Friday, June 1, 2012

Capacity Markets – Renewable Generation

This post is part of a multi-part series on capacity markets.



In a previous post, I described how electricity markets in the US provide incentives for independent power generators to build and maintain generating capacity.  Capacity ensures that the grid has sufficient ability to generate the necessary electricity during peak hours.  These markets function well for traditional natural gas power plants which can be turned on and off fairly easily.  The post looks at the current methodology for valuing the capacity of renewable intermittent resources, such as wind or solar.

In general, wind blows stronger at night, but this chart of the power output 
every day for a month of a California wind farm shows that there can be 
quite a lot of variability
Peak hours for the grid in most of the United States are during the summer afternoons when buildings have their air conditioner turned on (the exceptions are winter-peaking areas in the northern United States where customers have a lot of baseboard electric heating).  Often, the wind is not blowing its strongest on hot afternoons.  In addition, while these hours tend to be sunny, there could be significant cloud cover during an important hour, or the air conditioning load could remain high at dusk when the sun sets.  Wind and solar cannot be counted on to be available the same as a natural gas combustion turbine.

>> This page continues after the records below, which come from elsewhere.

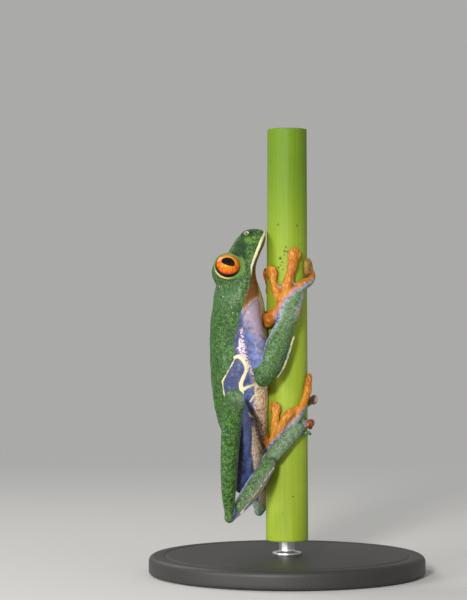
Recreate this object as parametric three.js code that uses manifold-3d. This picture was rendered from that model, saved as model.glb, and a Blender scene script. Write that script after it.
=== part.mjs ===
// A life-size red-eyed tree frog that climbs an upright cut stem, on a small display stand.
// Millimetres, +Z up. The origin is the middle of the stand's underside, and the stem rises along Z.
// The frog is head up on the -X side of the stem with its belly against it. Its right side faces -Y,
// its right limbs hold the -Y side of the stem and its left limbs the +Y side.
import * as THREE from "three";
import { mergeVertices } from "three/addons/utils/BufferGeometryUtils.js";
import Module from "manifold-3d";

const wasm = await Module();
wasm.setup();

// ---- driving dimensions -------------------------------------------------------------------------

const GAP = 0.3; // between pieces that meet
const BASE_RADIUS = 38;
const BASE_HEIGHT = 5;
const BASE_CHAMFER = 0.8;
const ROD_RADIUS = 2.2;
const ROD_FLANGE_RADIUS = 4;
const STEM_BOTTOM = 9;
const STEM_TOP = 122;
const STEM_RADIUS_LOW = 5.88; // at STEM_BOTTOM
const STEM_RADIUS_HIGH = 5.46; // at STEM_TOP
const EYE_RADIUS = 3.68;
const EYE_CENTRE = [-16.3, 7.4, 83.7]; // Y is the distance from the middle plane
const GAZE = [0.1, 0.83, 0.55]; // outwards, and forwards along the snout
const LID_RADIUS = 0.44; // thickness of the rim that rings the eye
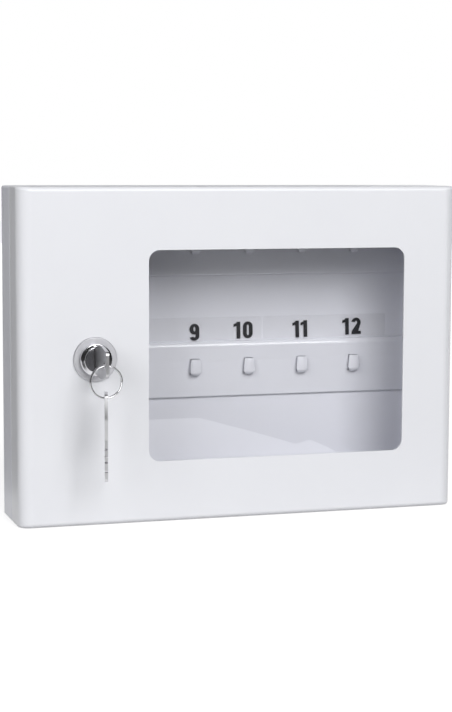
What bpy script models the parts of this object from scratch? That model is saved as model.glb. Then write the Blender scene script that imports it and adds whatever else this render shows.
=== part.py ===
"""Key cabinet: a shallow steel tray with two hook rails and a windowed door with a cam lock.

Metres, +Z up. The origin is the middle of the tray's bottom face. +X is to the right of
someone who faces the door, and +Y runs towards the wall behind the cabinet.
"""

import math

import bmesh
import bpy
from mathutils import Matrix, Vector

MM = 0.001

# Whole cabinet
CABINET_WIDTH = 330.0 * MM
CABINET_HEIGHT = 240.0 * MM
DOOR_DEPTH = 30.0 * MM
CASING_DEPTH = 31.5 * MM
DOOR_SEAM = 0.5 * MM
SHEET = 1.0 * MM
FIT = 0.3 * MM
OVERRUN = 3.0 * MM

# Casing tray
CASING_BEND = 1.8 * MM
LIP_WIDTH = 12.0 * MM
WALL_HOLE_DIAMETER = 5.5 * MM
WALL_HOLE_INSET = 20.0 * MM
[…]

This one day chart of the power output from a photovoltaic solar
installation shows the impact that cloud cover can have on solar power.
Geographic diversity of solar power throughout the state should mute
many of these variations for the purpose of system-wide capacity. 
On the other hand, conventional power plants such as a natural gas power plan is not available all the time either, and it still receives capacity value.  Conventional resources have scheduled maintenance, and unplanned outages.  Moreover, even if wind and solar do not always perform at their maximum rated output during peak hours, surely they are providing some benefit which could be estimated statistically.

California has attempted to address this issue by creating a net qualifying capacity (NQC) methodology to determine the amount of resource adequacy a power plant of a given technology provides.  Resource adequacy, as I mentioned previously, is the closest thing California has to a forward capacity payment.

The NQC for renewables is determined by an “exceedance methodology”, calculate by California state regulators: the public utilities commission (CPUC), the energy commission (CEC), and the ISO (CAISO).  The exceedance approach measures the minimum amount of generation produced by the resource in a certain percentage of peak hours.  The exceedance level used to calculate the QC of wind and solar resources is 70%.  Another way to describe the exceedance level is that the 70% exceedance level of a resource’s production profile is the maximum generation amount that it produces at least 70% of the time (during peak hours).  The peak hours, for the purpose of the exceedance methodology calculation, are 5 hours a day, 4-9 p.m. November to March and 1-6 p.m. April to October.**  These hours vary regionally, and would not make sense for a grid at a different latitude than California. 

To determine the minimum production level of solar and wind resources for 70% of the peak hours, California looks at historical values for load data and power output from solar and wind resources.  Typically, an average of the past 3 years is used.

NQC values for renewable power resources are dependent on seasonality, geographic diversity of the resource, and site specific factors. Anecdotally, I would expect the NQC value of a solar facility to be approximately 25-35% of its installed capacity (measured in MWs), and the NQC value for wind to be approximately 10-20%.


**5 hours a day year round is a relatively conservative metric because the industry standard for determining capacity among distributed resources is the top 250 load hours of the year.  250 hours is an “eyeballed” number for the peak hours in which the grid is most likely to have an outage.  A more rigorous loss of load probability (LOLP) analysis is done for reliability planning, but for economic estimates of resource planning, 250 hours will usually suffice.  5 hours a day is roughly 20% of the hours in the year, whereas 250 hours is less than 3% of the hours in the year.